◆ DIRECTION: From the entries below, extract every line that includes the word "imported".

◆ Object modeling scripts:
-----

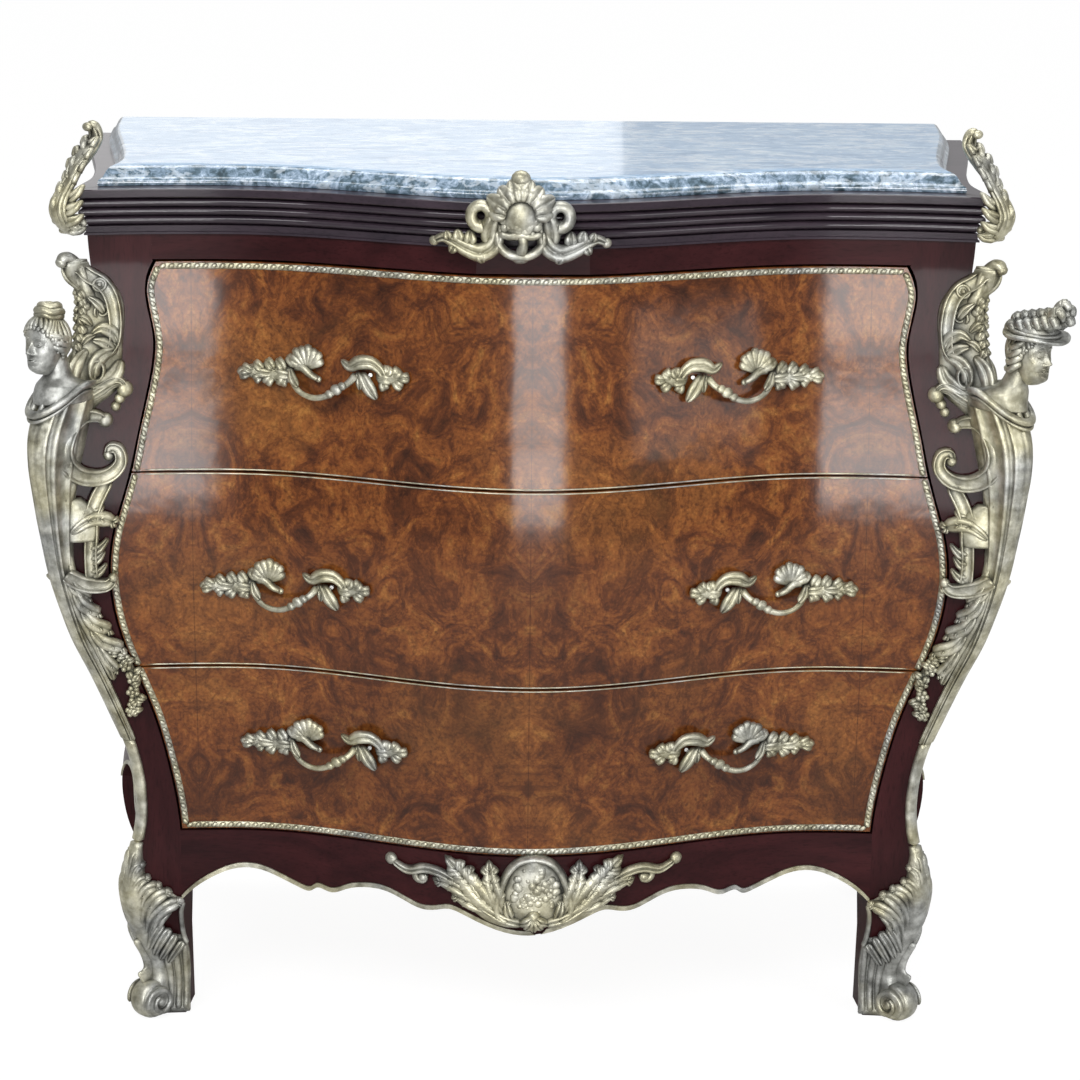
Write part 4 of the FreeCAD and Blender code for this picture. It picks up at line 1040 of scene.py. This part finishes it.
pick = random.Random(3)
for i in range(34):
    a, r = pick.uniform(0, 6.28), 19 * math.sqrt(pick.random())
    bead(bm, front, r * math.cos(a), 884 + r * math.sin(a), pick.uniform(3, 6), 19.4 - r * 0.36, 2.8,
         turns=10)
for flip in (-1, 1):
    side = crestPlace(flip)
    turns = [math.radians(-110 + 28 * k) for k in range(14)]
    ring = [(39 + 9.5 * math.cos(a), 884 + 10.5 * math.sin(a), 6) for a in turns]
    strap(bm, side, ring, [13, 12, 11, 11, 11, 12], 8, "round", 48, 0.03)
    bead(bm, side, 41, 876, 5, 7, 5)
    leaf(bm, side, [(22, 892, 8), (28, 880, 11), (31, 868, 8), (30, 856, 6)], 15, 6, 14, True)
    strap(bm, side, *crestParts["arm"], 8, "leaf", 34, 0.06)
    bead(bm, side, 85, 857, 5, 3, 5)
    for (base, tip), wide in crestParts["leaves"]:
        mid = ((base[0] + tip[0]) / 2, (base[1] + tip[1]) / 2, 8)
        leaf(bm, side, [(*base, 4), mid, (*tip, 4)], wide, 6)
for key in ("bowl", "stem", "bar"):
    strap(bm, front, *crestParts[key], 7, "round", 36)
bead(bm, front, 0, 844, 6.5, 6, 6, 9)
finishPiece(bm, "crestMount", "case", bronze, ["crest"])

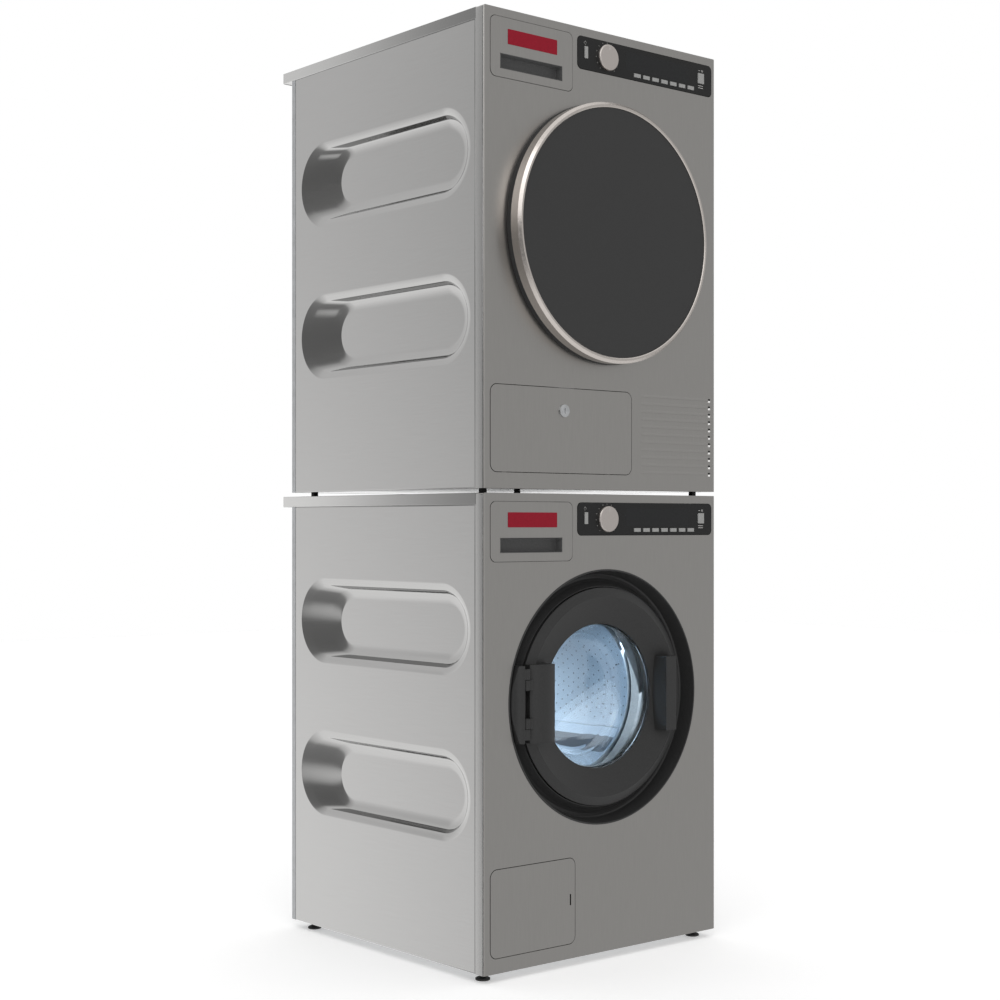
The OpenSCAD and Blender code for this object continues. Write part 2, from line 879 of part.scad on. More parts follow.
// Motor shaft with the belt wheel in front and the fan wheel behind.
module dryer_motor_pulley() {
    blades = 12;
    color("dimgray") upstairs() {
        rod(dryer_motor_x, dryer_motor_z, 6, [296, 530]);
        rod(dryer_motor_x, dryer_motor_z, dryer_pulley_r, [298, 316]);
        rod(dryer_motor_x, dryer_motor_z, 75, [522, 525]);
        translate([dryer_motor_x, front_y + 485, dryer_motor_z]) rotate([-90, 0, 0])
            for (i = [0 : blades - 1]) rotate(i * 360 / blades)
                translate([45, -1.5, 0]) cube([29, 3, 38]);
    }
}

module dryer_heat_exchanger() {
    x = [-265, 50];
    fins = 15;
    fin_pitch = 20;
    color("silver") upstairs() difference() {
        block(x, [60, 420], [tray_top + 2, 140]);
        for (i = [0 : fins - 1])
            block([x[0] + 10 + i * fin_pitch, x[0] + 24 + i * fin_pitch], [59, 421], [22, 130]);
    }
}

module dryer_hatch() {
    color("lightgray") upstairs() {
        difference() {
            plate(dryer_hatch_x, hatch_sheet, dryer_hatch_z, hatch_r);
            rod(lock_x, lock_z, 8 + small, [-1, 4]);
        }
        for (x = dryer_arm_x) along_dryer_edge() hatch_arm(x);
    }
}

module dryer_hatch_lock() {
    color("silver") upstairs() difference() {
        union() {
            rod(lock_x, lock_z, 11.5, [-3, -0.4]);
            rod(lock_x, lock_z, 8, [-0.5, 8]);
            block(grown([lock_x, lock_x], 4), [5, 8], [lock_z - 4, lock_z + 24]);
        }
        block(grown([lock_x, lock_x], 1), [-4, -1.5], grown([lock_z, lock_z], 5));
    }
}

// Lifts a piece by the extra height of the washer's screw feet.
module raised() {
    translate([0, 0, lift]) children();
}

// ---------- the pieces by name ----------

raised() side_panels();
raised() worktops();
raised() feet();
raised() washer_frame();
raised() washer_front_panel();
raised() washer_back_panel();
raised() washer_fascia();
raised() washer_knob();
raised() washer_drawer();
raised() washer_dispenser();
raised() washer_door_bezel();
raised() washer_door_frame();
raised() washer_door_glass();
raised() washer_door_hinge();
raised() washer_gasket();
raised() washer_tub();
raised() washer_drum();
raised() washer_drum_pulley();
raised() washer_belt();
raised() washer_motor();
raised() washer_motor_pulley();
raised() washer_suspension();
raised() washer_counterweight();
raised() washer_pump();
raised() washer_hatch();
raised() dryer_frame();
raised() dryer_front_panel();
raised() dryer_back_panel();
raised() dryer_fascia();
raised() dryer_knob();
raised() dryer_tank_drawer();
raised() dryer_door_disc();
raised() dryer_door_ring();
raised() dryer_door_liner();
raised() dryer_door_hinge();
raised() dryer_drum();
raised() dryer_belt();
raised() dryer_motor();
raised() dryer_motor_pulley();
raised() dryer_heat_exchanger();
raised() dryer_hatch();
raised() dryer_hatch_lock();
for (m = MACHINES) translate([0, 0, m == "dryer" ? pitch : 0]) {
    raised() power_key();
    raised() start_key();
    for (i = KEYS) raised() option_key(i);
}
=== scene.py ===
import json
import math

import bmesh
import bpy
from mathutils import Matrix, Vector


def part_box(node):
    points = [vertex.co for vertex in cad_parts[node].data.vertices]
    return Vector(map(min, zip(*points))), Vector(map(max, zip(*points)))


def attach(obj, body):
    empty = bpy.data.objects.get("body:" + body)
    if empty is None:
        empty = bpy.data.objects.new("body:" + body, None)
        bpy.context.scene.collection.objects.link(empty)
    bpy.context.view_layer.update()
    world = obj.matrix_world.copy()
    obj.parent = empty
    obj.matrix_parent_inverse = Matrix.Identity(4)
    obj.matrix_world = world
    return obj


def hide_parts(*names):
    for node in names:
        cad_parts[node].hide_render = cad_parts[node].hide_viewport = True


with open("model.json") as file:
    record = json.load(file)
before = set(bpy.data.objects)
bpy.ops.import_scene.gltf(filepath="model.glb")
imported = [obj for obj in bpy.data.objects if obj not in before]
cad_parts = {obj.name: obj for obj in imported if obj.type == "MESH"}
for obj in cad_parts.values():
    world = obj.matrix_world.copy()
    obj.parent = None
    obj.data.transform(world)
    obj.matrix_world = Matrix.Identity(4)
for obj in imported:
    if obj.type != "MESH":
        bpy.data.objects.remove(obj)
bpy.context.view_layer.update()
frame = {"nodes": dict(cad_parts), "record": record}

# Places are in millimetres, as in the CAD: x, depth behind the front panels, and height. The whole stack is
# raised by the extra height of the washer's screw feet.
MM = 0.001
FOOT_H = 8
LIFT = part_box("washer_front_panel")[0].z / MM - FOOT_H
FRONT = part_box("washer_front_panel")[0].y
PITCH = (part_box("dryer_front_panel")[0].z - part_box("washer_front_panel")[0].z) / MM
HALF_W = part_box("side_panels")[1].x / MM
SIDE_DEPTH = [(corner.y - FRONT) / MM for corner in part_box("side_panels")]
DOOR_Z = 483
MACHINES = {"washer": 0, "dryer": PITCH}
ROOT = "cabinets"


def at(x, d, z):
    """The point in the frame, in metres, of a place in millimetres."""
    return Vector((x * MM, FRONT + d * MM, (z + LIFT) * MM))


# ---------- shader nodes ----------

SHADER = "Principled BSDF"
RELIEF_HEIGHT = 0.0004
MOTTLE_FROM, MOTTLE_TO = 0.3, 0.7


def nodes_of(name):
    """A new material, its node tree and its shader."""
    made = bpy.data.materials.new(name)
    made.use_nodes = True
    tree = made.node_tree
    return made, tree, tree.nodes[SHADER]


def coordinates(tree, scale):
    """Object coordinates, stretched by a scale for each axis."""
    source = tree.nodes.new("ShaderNodeTexCoord")
    mapping = tree.nodes.new("ShaderNodeMapping")
    mapping.inputs["Scale"].default_value = scale
    tree.links.new(source.outputs["Object"], mapping.inputs["Vector"])
    return mapping.outputs["Vector"]


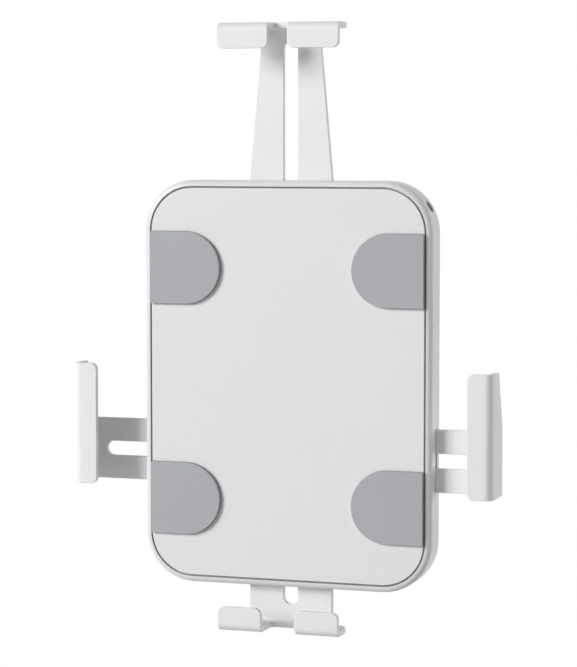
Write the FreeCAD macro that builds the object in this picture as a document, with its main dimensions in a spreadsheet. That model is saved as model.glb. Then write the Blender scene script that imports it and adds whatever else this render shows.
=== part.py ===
import FreeCAD, Part
import math
import os
import re
import Sketcher

# Lockable wall mount for tablets.
# +Z is up, the front faces -Y, and the origin is on the wall, behind the middle of the housing.
# "Depth" always means the distance from the wall towards the front, so y = -depth.
# A moulded housing hangs on a folded steel bracket. Four folded steel arms slide in slits of the
# housing, and each one is held by a screw through its slot. A set screw in the upper right corner
# locks the housing to the bracket.

SIZES = {
    # Housing outline
    "housing_width": 130,  # outside width of both shells
    "housing_height": 176,  # outside height of both shells
    "housing_corner": 22,  # outside corner radius
    "frame_wall": 2.4,  # wall of the front frame
    "rim_width": 2.6,  # visible rim around the cover
    "rim_round": 2.4,  # round-over of the rim's front edge
    "rear_edge_round": 1,  # round-over of the rear shell's back edge
    "cover_gap": 0.7,  # gap between rim and cover
    "cover_edge_round": 0.3,  # softened front edge of the cover
    # Depths, from the wall outwards
    "bracket_thickness": 2,  # steel of the wall bracket
    "hang_gap": 2.3,  # room behind the housing floor for screw heads
    "skirt_depth": 1.8,  # how far the side wall reaches behind the floor
    "floor_thickness": 2,  # floor of the rear shell
    "sheet": 2.5,  # steel of the four arms
    "arm_play": 0.2,  # play of an arm in its slit
    "frame_depth": 6.8,  # depth of the front frame, from the parting line to the cover's face
    "cover_thickness": 1.6,  # cover plate
    "web_thickness": 1.6,  # web of the front frame that carries the cover
    "tongue_thickness": 0.9,  # tongue of the rear shell inside the front frame
    "tongue_height": 1.4,  # height of that tongue
    "tongue_play": 0.1,  # clearance around the tongue
    "pad_recess": 0.8,  # how deep a grip pad sits in the cover
    "pad_proud": 1.8,  # how far a grip pad stands out of the cover
    "bay_depth": 7.4,  # room for the tablet between pads and lips
    # Grip pads
    "pad_length": 32,  # pad, from the cover's side edge to its round end
    "pad_height": 31.6,  # pad height, twice the radius of its round end
    "pad_top_inset": 38,  # middle of the upper pads below the housing's top
    "pad_bottom_inset": 37,  # middle of the lower pads above the housing's bottom
    "pad_play": 0.1,  # clearance of a pad in its recess
    "pad_edge_round": 0.25,  # softened edge of a pad
    # Hooks shared by the four arms
    "bend_inside": 1,  # inside radius of every fold
    "slot_width": 6.4,  # adjustment slot of an arm
    "lip_corner": 2.8,  # corner radius of a lip
    "head_width": 54.3,  # width of the upper and lower hooks
    "head_depth": 17.2,  # depth of the ears of those hooks
    "ear_corner": 6.5,  # rear corner radius of an ear
    "notch_corner": 2.5,  # corner radius at the bottom of a notch
    "arm_tail": 6.5,  # metal behind the inner end of a slot
    "slot_reserve": 0.6,  # play of the clamp screw at the slot's inner end
    # Upper arm
    "top_extension": 64.6,  # inner face of the upper hook above the housing
    "top_lip": 11,  # height of the upper lips
    "top_arm_width": 37.5,  # upper arm at the housing
    "top_tip_width": 25.9,  # upper arm at its hook
    "top_notch": 8.7,  # width of the notch in the upper hook
    "top_notch_depth": 8.7,  # depth of that notch
    "top_slot_margin": 5,  # metal between slot and upper hook
    "top_clamp_inset": 9.5,  # upper clamp screw below the housing's top
    # Lower arm
    "bottom_extension": 16,  # inner face of the lower hook below the housing
    "bottom_lip": 10.6,  # height of the lower lips
    "bottom_arm_width": 37.6,  # lower arm
    "bottom_notch": 15.2,  # width of the notch for the charging cable
    "bottom_notch_depth": 15.3,  # depth of that notch
    "bottom_slot_margin": 7.3,  # metal between slot and lower hook
    "bottom_clamp_inset": 10,  # lower clamp screw above the housing's bottom
    # Side arms
    "side_extension": 26.8,  # inner face of a side hook beside the housing
    "side_lip": 11,  # width of a side lip
    "side_arm_width": 27,  # height of a side arm
    "side_arm_level": 31.2,  # middle of a side arm below the housing's middle
    "side_hook_top": 8.2,  # top of a side hook above the middle
    "side_hook_top_depth": 11.6,  # depth of a side hook at its top
    "side_slot_margin": 5.8,  # metal between slot and side hook
    "side_clamp_inset": 9.5,  # side clamp screws from the housing's sides
    # Clamps inside the housing
    "clamp_screw": 5,  # thread of a clamp screw
    "clamp_head": 10,  # head of a clamp screw
    "clamp_head_height": 1.8,  # height of that head
    "clamp_head_round": 0.6,  # round edge of that head
    "clamp_key": 3,  # hexagon socket of a clamp screw
    "clamp_key_depth": 2.4,  # depth of that socket
    "clamp_plate": 12,  # side of a square clamp plate
    "clamp_plate_thickness": 3,  # thickness of a clamp plate
    "clamp_plate_play": 0.1,  # clearance between clamp plate and arm
    "screw_play": 0.05,  # radial clearance of a screw in its thread
    "hole_play": 0.2,  # radial clearance of a screw in a plain hole
    "guide_play": 0.2,  # clearance of a clamp plate in its guide
    "guide_wall": 1.5,  # wall of that guide
    "guide_height": 3,  # height of that guide
    "rail_thickness": 2,  # rails that lead an arm
    "rail_length": 22,  # length of a rail
    # Screws that join the two shells
    "shell_screw": 2.8,  # shank of a shell screw
    "shell_screw_head": 5.4,  # head of a shell screw
    "shell_head_height": 1.5,  # height of that head
    "shell_key": 2,  # hexagon socket of a shell screw
    "shell_key_depth": 1,  # depth of that socket
    "shell_screw_grip": 6,  # how far a shell screw reaches into its boss
    "boss": 6.6,  # boss for a shell screw
    "boss_end_inset": 9,  # end bosses from the housing's top and bottom
    "boss_corner_inset": 31,  # end bosses from the housing's sides
    "boss_side_inset": 10.5,  # side bosses from the housing's sides
    "boss_side_level": 8,  # side bosses above the middle
    # Pins of the cover and ribs of the front frame
    "pin": 4,  # pins on the back of the cover
    "pin_length": 2.2,  # length of a pin
    "pin_side_inset": 29,  # pins from the housing's sides
    "pin_end_inset": 26,  # pins from the housing's top and bottom
    "rib": 1.6,  # ribs behind the web
    "rib_height": 2.6,  # height of those ribs
    "rib_side_inset": 41,  # upright ribs from the housing's sides
    "rib_end_inset": 28,  # level ribs from the housing's top and bottom
    # Wall bracket
    "wall_hole_spacing": 75,  # square pattern of the wall holes
    "wall_hole": 5.2,  # wall holes
    "bracket_side_margin": 8.5,  # plate beside the wall holes
    "bracket_top_margin": 24.5,  # plate above the wall holes
    "bracket_bottom_margin": 28.5,  # plate below the wall holes
    "bracket_corner": 6,  # corner radius of the bracket plate
    "hook_inset": 7.5,  # hooks of the bracket, inside the columns of wall holes
    "hook_upper_drop": 7.5,  # seat of the upper hooks, below the upper wall holes
    "hook_lower_drop": 14.5,  # seat of the lower hooks, below the lower wall holes
    "hook_neck": 6,  # height of a hook's neck
    "hook_finger": 5,  # how far a hook stands up in front of the floor
    "hook_finger_depth": 2.5,  # thickness of that finger
    "hook_play": 0.1,  # clearance of a hook before and behind the floor
    "window_play": 0.5,  # clearance beside a hook in its window
    "lift": 6,  # how far the housing is lifted to come off its hooks
    # Lock in the upper right corner
    "lock_angle": 31,  # direction of the lock screw above the horizontal
    "lock_depth": 8.5,  # lock screw from the wall
    "lock_hole": 5.4,  # key hole in the housing's corner
    "lock_screw": 4,  # thread of the lock screw
    "lock_screw_length": 11.5,  # length of the lock screw
    "lock_key": 2,  # hexagon socket of the lock screw
    "lock_key_depth": 3,  # depth of that socket
    "lock_start": 3.2,  # tip of the lock screw, along its axis from the corner's centre
    "lock_block_start": 8,  # inner face of the lock block, measured the same way
    "lock_block_length": 7,  # lock block along the screw
    "lock_block_width": 10,  # lock block across the screw
    "lock_block_play": 0.1,  # clearance around the lock block
    "cheek": 1.6,  # cheeks that hold the lock block
    "lock_ear": 8,  # width of the bracket's locking ear
    "lock_ear_start": 3.6,  # inner face of that ear, along the screw's axis
    "lock_ear_height": 12.2,  # front end of that ear from the wall
    "lock_ear_hole": 4.6,  # hole of that ear
    "ear_window_play": 1.5,  # room around the ear in the floor
}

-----

◆ COMPLETED TASK:
imported = [obj for obj in bpy.data.objects if obj not in before]
cad_parts = {obj.name: obj for obj in imported if obj.type == "MESH"}
for obj in imported:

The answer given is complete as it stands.